By Laine Alexander
The campaign to give DREAMers in-state tuition has begun again. The Development, Relief and Education for Alien Minors (Dream) Act was introduced in 2001 and has since then, repeatedly failed to pass.
Arizona State Legislature voted earlier this year, to ask voters in November 2022 if they want to partially repeal a 2006 ballot measure that banned immigrants living here illegally, from benefiting from in-state tuition rates. If it is passed by voters, DREAMer who are living in Arizona illegally could pay in-state tuition rates if they graduated from high school and attended school within Arizona.
Some Republican voters and lawmakers have voiced their support in the campaign over the last few months, however, there is still exist a large opposition. “Americans should not have to pay for non-American citizens, illegals, giving them a favored status for their trespass and invasion into America,” said John Fillmore, an Apache Junction Republican, on the House floor on May 10, 2021.

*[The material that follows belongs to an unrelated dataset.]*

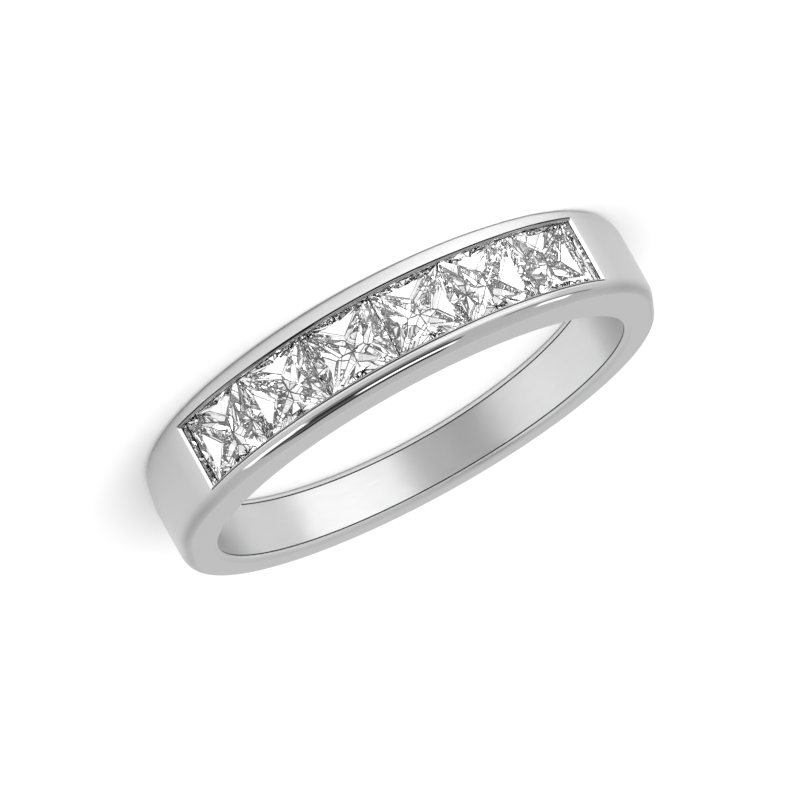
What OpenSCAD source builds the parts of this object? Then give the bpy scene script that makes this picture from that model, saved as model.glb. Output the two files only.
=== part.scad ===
// Half eternity ring with six square stones between two rails.
// The ring lies on its side. Its origin is the middle of the finger bore, and
// the stones face -Y. All sizes are in millimetres.

/* [Finger bore] */
// Diameter of the finger bore
bore_d = 17; // [17:0.1:19]
// Bevel where the bore meets the side faces
rim_bevel = 0.08; // [0.04:0.01:0.12]

/* [Band] */
// Width of the band across the stones, over both rails
top_w = 3.95; // [3.85:0.05:4.3]
// Width of the band at the back of the finger
back_w = 2.15; // [1.8:0.05:2.6]
// Thickness of the metal under and beside the stones
top_t = 2.35; // [2.3:0.05:2.5]
// Thickness of the metal at the back of the finger
back_t = 1.35; // [1.2:0.05:1.5]
// Radius of the long outer edges
edge_r = 0.36; // [0.2:0.02:0.4]

/* [Stones] */
// Length of each side of a square stone
stone_size = 2.855; // [2.7:0.005:2.86]
// Angle from one stone to the next around the bore
stone_pitch = 16.1; // [16.1:0.1:17]
// Depth of the girdle's middle below the top of the band
girdle_drop = 0.6; // [0.58:0.01:0.64]
// Thickness of the girdle
girdle_t = 0.09; // [0.05:0.01:0.12]
// Height of the crown above the girdle
crown_h = 0.33; // [0.25:0.01:0.36]

/* [Channel] */
// Width of the opening between the two rails
opening_w = 2.5; // [2.3:0.05:2.6]
// Bevel around the opening
opening_bevel = 0.15; // [0.08:0.01:0.18]
// Room between the metal and the stones
seat_gap = 0.05; // [0.03:0.01:0.06]

/* [Hidden] */
$fn = 96;

// The band in the side view: a round top, two shoulders, two straight flanks and a round back.
// The shoulders' middles lie on a line that falls 4 for each 3 sideways, so the stretches meet
// at sizes with few decimals.
bore_r = bore_d / 2;
top_r = bore_r + top_t;
back_r = bore_r + back_t;
shoulder_x = 1.5 * (top_r - back_r);
shoulder_y = 2 * (top_r - back_r);
shoulder_r = back_r - shoulder_x;
top_half_angle = atan(3 / 4);
flank_depth = 3;
core_r = bore_r + back_t / 2;

// The side faces are flat and lean in towards the back of the finger
taper = atan((top_w - back_w) / 2 / (top_r + back_r));
middle_half_w = top_w / 2 - top_r * tan(taper);
face_height = round(10000 * middle_half_w * cos(taper)) / 10000;
face_shift = middle_half_w * sin(taper);
big = 4 * top_r;

// The row of stones
stone_n = 6;
first_stone = -stone_pitch * (stone_n - 1) / 2;
end_room = 0.3;
channel_half_angle = stone_pitch * stone_n / 2 + end_room;
girdle_r = top_r - girdle_drop;
half_size = stone_size / 2;
half_girdle = girdle_t / 2;
corner = half_size * sqrt(2);
blank_h = 6;

// Crown facets: offset from the side's middle, and slope
crown_main = [0, 38];
crown_break = [18, 30];
crown_kite = [45, 24];

// Pavilion facets in three tiers, from the girdle down: offset from the side's middle, slope,
// and the distance from the axis, along the diagonal, where the tier begins
tiers = [[0, 54, corner], [15, 42, 0.84 * corner], [28, 35.5, 0.59 * corner]];
function diagonal_fall(tier) = cos(45 - tier[0]) * tan(tier[1]);
function tier_depth(k) = k == 0
    ? tiers[0][2] * diagonal_fall(tiers[0])
    : tier_depth(k - 1) + tiers[k][2] * (diagonal_fall(tiers[k]) - diagonal_fall(tiers[k - 1]));
pavilion_h = tier_depth(2);

// The channel in a cut along the bore, as distances from the girdle's middle and half widths.
// A stone's corners rise above its middle, because it is flat and the channel is round.
lip = opening_w / 2;
seat_half_w = half_size + seat_gap;
corner_rise = sqrt(pow(girdle_r, 2) + pow(half_size, 2)) - girdle_r;
rise_at_lip = 0.8 * corner_rise;
lip_bottom = half_girdle + (half_size - lip) * tan(crown_main[1]) + rise_at_lip + seat_gap;
seat_top = half_girdle + corner_rise + seat_gap;
seat_bottom = girdle_r - half_girdle;
floor_half_w = 0.25;
floor_depth = pavilion_h + seat_gap;
waist_half_w = 0.68 * seat_half_w + seat_gap;
waist_depth = 0.45 * pavilion_h;

// The opening's bevel runs on past the row's ends by this angle, up to the end bevels
bevel_run = 2;

// A section from an axis out to a rounded rim, with its flat top at the given height
module rim_section(r, h) {
    translate([0, -flank_depth]) square([r - edge_r, h + flank_depth]);
    translate([0, -flank_depth]) square([r, h + flank_depth - edge_r]);
    translate([r - edge_r, h - edge_r]) circle(edge_r);
}

// The outline of the band below one side face, on one side of the row's middle
module half_outline(h) {
    rotate([0, 0, -90]) rotate_extrude(angle = top_half_angle) rim_section(top_r, h);
    translate([shoulder_x, -shoulder_y, 0])
        rotate_extrude(angle = top_half_angle - 90) rim_section(shoulder_r, h);
    rotate([90, 0, 0])
        linear_extrude(shoulder_y)
            intersection() {
                rim_section(back_r, h);
                translate([back_r - flank_depth, -flank_depth])
                    square([flank_depth, h + 2 * flank_depth]);
            }
    rotate_extrude(angle = 90) rim_section(back_r, h);
}

// The half of the blank above the middle plane. The stretches of its outline meet face to face,
// and a round core runs through them all.
module half_blank() {
    intersection() {
        rotate([-taper, 0, 0]) {
            for (side = [0, 1])
                mirror([side, 0, 0]) half_outline(face_height);
            translate([0, 0, -flank_depth])
                cylinder(r = core_r, h = flank_depth + face_height - edge_r);
        }
        translate([-big / 2, -big / 2, 0]) cube([big, big, big / 2]);
    }
}

// The bevel at one end of the bore, square to the side face
module rim_cut() {
    rotate([-taper, 0, 0])
        translate([0, -face_shift, face_height - 2 * rim_bevel])
            cylinder(r1 = bore_r - rim_bevel, r2 = bore_r + 2 * rim_bevel, h = 3 * rim_bevel);
}

// The channel in section, as seen along the band
module channel_section() {
    for (side = [0, 1])
        mirror([0, side])
            polygon([
                [seat_bottom - floor_depth, 0],
                [seat_bottom - floor_depth, floor_half_w],
                [seat_bottom - waist_depth, waist_half_w],
                [seat_bottom - 2 * seat_gap, seat_half_w],
                [girdle_r + seat_top, seat_half_w],
                [girdle_r + lip_bottom, lip],
                [top_r + opening_bevel, lip],
                [top_r + opening_bevel, 0],
            ]);
}

// The section, revolved to both sides of the row's middle
module along_row(half_angle) {
    rotate([0, 0, -90 - half_angle]) rotate_extrude(angle = 2 * half_angle) children();
}

// The bevel around the opening, which is mitred at its four corners
module opening_bevels() {
    difference() {
        along_row(channel_half_angle + bevel_run)
            for (side = [0, 1])
                mirror([0, side])
                    polygon([
                        [top_r - 2 * opening_bevel, 0],
                        [top_r - 2 * opening_bevel, lip - opening_bevel],
                        [top_r + opening_bevel, lip + 2 * opening_bevel],
                        [top_r + opening_bevel, 0],
                    ]);
        for (side = [0, 1])
            mirror([side, 0, 0])
                rotate([0, 0, channel_half_angle])
                    translate([0, opening_bevel - top_r, 0])
                        rotate([0, 0, 45])
                            translate([0, -top_w, -top_w])
                                cube([2 * top_w, 2 * top_w, 2 * top_w]);
    }
}

// One cut plane: everything outside a slope that passes the axis at the given height
module facet(turn, slope, height) {
    rotate([0, 0, turn])
        translate([0, 0, height])
            rotate([0, slope, 0])
                translate([-blank_h, -blank_h, 0])
                    cube([2 * blank_h, 2 * blank_h, blank_h]);
}

// The height at which a crown slope through the girdle's corner or side meets the axis
function crown_axis(f) = f[0] == 0
    ? half_size * tan(f[1])
    : corner * cos(45 - f[0]) * tan(f[1]);

// A square stone with its girdle in the XY plane and its table up
module square_stone() {
    difference() {
        translate([-half_size, -half_size, -blank_h / 2])
            cube([stone_size, stone_size, blank_h / 2 + half_girdle + crown_h]);
        for (side = [0 : 3]) {
            translate([0, 0, half_girdle]) {
                facet(90 * side, crown_main[1], crown_axis(crown_main));
                facet(90 * side + 45, crown_kite[1], crown_axis(crown_kite));
                for (hand = [-1, 1])
                    facet(90 * side + hand * crown_break[0], crown_break[1], crown_axis(crown_break));
            }
            mirror([0, 0, 1])
                translate([0, 0, half_girdle])
                    for (k = [0 : 2], hand = [-1, 1])
                        facet(90 * side + hand * tiers[k][0], tiers[k][1], tier_depth(k));
        }
    }
}

// The ring leans by its taper, so that its lower side face lies flat
module lying() {
    rotate([-taper, 0, 0]) children();
}

module band() {
    color("silver")
        lying()
            difference() {
                union() {
                    half_blank();
                    mirror([0, 0, 1]) half_blank();
                }
                cylinder(r = bore_r, h = big, center = true);
                rim_cut();
                mirror([0, 0, 1]) rim_cut();
                along_row(channel_half_angle) channel_section();
                opening_bevels();
            }
}

// A stone at its place in the row, counted from 1
module stone(i) {
    color("white")
        lying()
            rotate([0, 0, -first_stone - (i - 1) * stone_pitch])
                translate([0, -girdle_r, 0])
                    rotate([90, 0, 0])
                        square_stone();
}

band();
stone(1);  // stone_1
stone(2);  // stone_2
stone(3);  // stone_3
stone(4);  // stone_4
stone(5);  // stone_5
stone(6);  // stone_6
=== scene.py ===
"""Looks of the half eternity ring: a polished white metal band with six square cut stones."""
import itertools
import math
import random
import bmesh
import bpy
import numpy as np
from mathutils import Matrix, Vector


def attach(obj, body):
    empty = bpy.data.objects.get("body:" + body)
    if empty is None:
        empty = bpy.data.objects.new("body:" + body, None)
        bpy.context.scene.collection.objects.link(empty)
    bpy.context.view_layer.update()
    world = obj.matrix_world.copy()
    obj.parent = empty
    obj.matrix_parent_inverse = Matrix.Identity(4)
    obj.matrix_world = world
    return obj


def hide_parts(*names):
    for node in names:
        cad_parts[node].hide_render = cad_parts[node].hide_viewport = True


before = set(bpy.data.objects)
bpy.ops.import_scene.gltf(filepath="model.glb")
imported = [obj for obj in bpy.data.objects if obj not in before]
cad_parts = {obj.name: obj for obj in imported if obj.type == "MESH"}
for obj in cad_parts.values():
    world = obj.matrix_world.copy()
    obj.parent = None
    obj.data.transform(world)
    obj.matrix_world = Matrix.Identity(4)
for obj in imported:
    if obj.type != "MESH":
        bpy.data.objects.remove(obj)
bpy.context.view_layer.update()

MM = 0.001
RIGHT_ANGLE = math.pi / 2
# Keeps a divisor away from zero
TINY = 1e-6

# The ring's sizes are in millimetres. Angles around it start at the middle of the row of
# stones and grow towards +X, and heights are above its middle plane.

# The outline in the side view: a round top, a shoulder on each side with its arc's middle
# and radius, two straight flanks and a round back
BORE_R = 8.5
TOP_R = 10.85
BACK_R = 9.85
SHOULDER_X = 1.5
SHOULDER_Y = 2.0
SHOULDER_R = 8.35
TOP_END = math.atan2(SHOULDER_X, SHOULDER_Y)
SHOULDER_END = math.atan2(BACK_R, SHOULDER_Y)

# The width over the rails and at the back, the lean of the side faces, and the height of the
# upper one above the bore's middle when it is turned level
TOP_W = 3.95
BACK_W = 2.15
TAPER = math.atan((TOP_W - BACK_W) / 2 / (TOP_R + BACK_R))
FACE_H = (TOP_W / 2 - TOP_R * math.tan(TAPER)) * math.cos(TAPER)

# The rounding of the long outer edges: how far it reaches along the wall, and into the metal
CROWN_W = 0.575
CROWN_D = 0.36

# The rounded rims of the bore, and the line of painted shade inside each
RIM_R = 0.2
RIM_LINE = 0.05

# The stones
STONE_N = 6
STONE_PITCH = 16.1
STONE_SIZE = 2.855
GIRDLE_R = 10.25
GIRDLE_T = 0.09
CROWN_H = 0.33

# The opening over the stones: half its width, the rounding beside it, the bevel at its ends
# and the line of painted shade below that, and the radius down to which its walls stand upright
LIP_HALF = 1.25
BEVEL = 0.12
END_BEVEL = 0.05
END_LINE = 0.05
LIP_R = 10.52
END_ROOM = 0.3
ROW_END = math.radians(STONE_PITCH * STONE_N / 2 + END_ROOM)
BEVEL_END = ROW_END + END_BEVEL / TOP_R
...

Additionally, the rebuttal from the opposition that is arguably difficult to overlook is the cost effect it will have on taxpayers. Steven Camarota, Director of Research at the Center for Immigration Studies, explained the effect it will have on taxpayers. He stated, “On average, each illegal immigrant who attends a public institution will receive a tuition subsidy from taxpayers of nearly $6,000 for each year he or she attends, for a total cost of $6.2 billion a year, not including other forms of financial assistance they may also receive.”
However, every year, about 2,000 undocumented students graduate from Arizona high schools. When looking into attending a community college or a university, they are faced with tuition rates that are as much as three times higher than their classmates who are legal citizens. The Become Arizona PAC is a recently formed a political action committee, with the purpose of advocating for tuition equality for DREAMers fulfilling certain educational requirements.
The Dream Act has great intention and could provide hope and opportunity to many students who never had a say in how or where they grew up. DREAMers who show ingenuity, passion, and endless determination are unable to afford an education, simply because they were born into an unfortunate position.
The opposition also believes the Dream Act will be sending a bad message, rewarding those who came here illegally. However, the possibility that DREAMers could be future scientists, architects, or engineers to one day bring about change or advancement for the betterment of our society… it’s that what we all strive for?
While a majority of the Dreamers Act naysayers make well-grounded points and there are still many questions to be answered remaining the details of its passing – the DREAMers have my vote. Education is a gift. It is selfish to make it unaffordable and out of reach to students with pure intentions and big dreams, who had no control over the legality of their being here.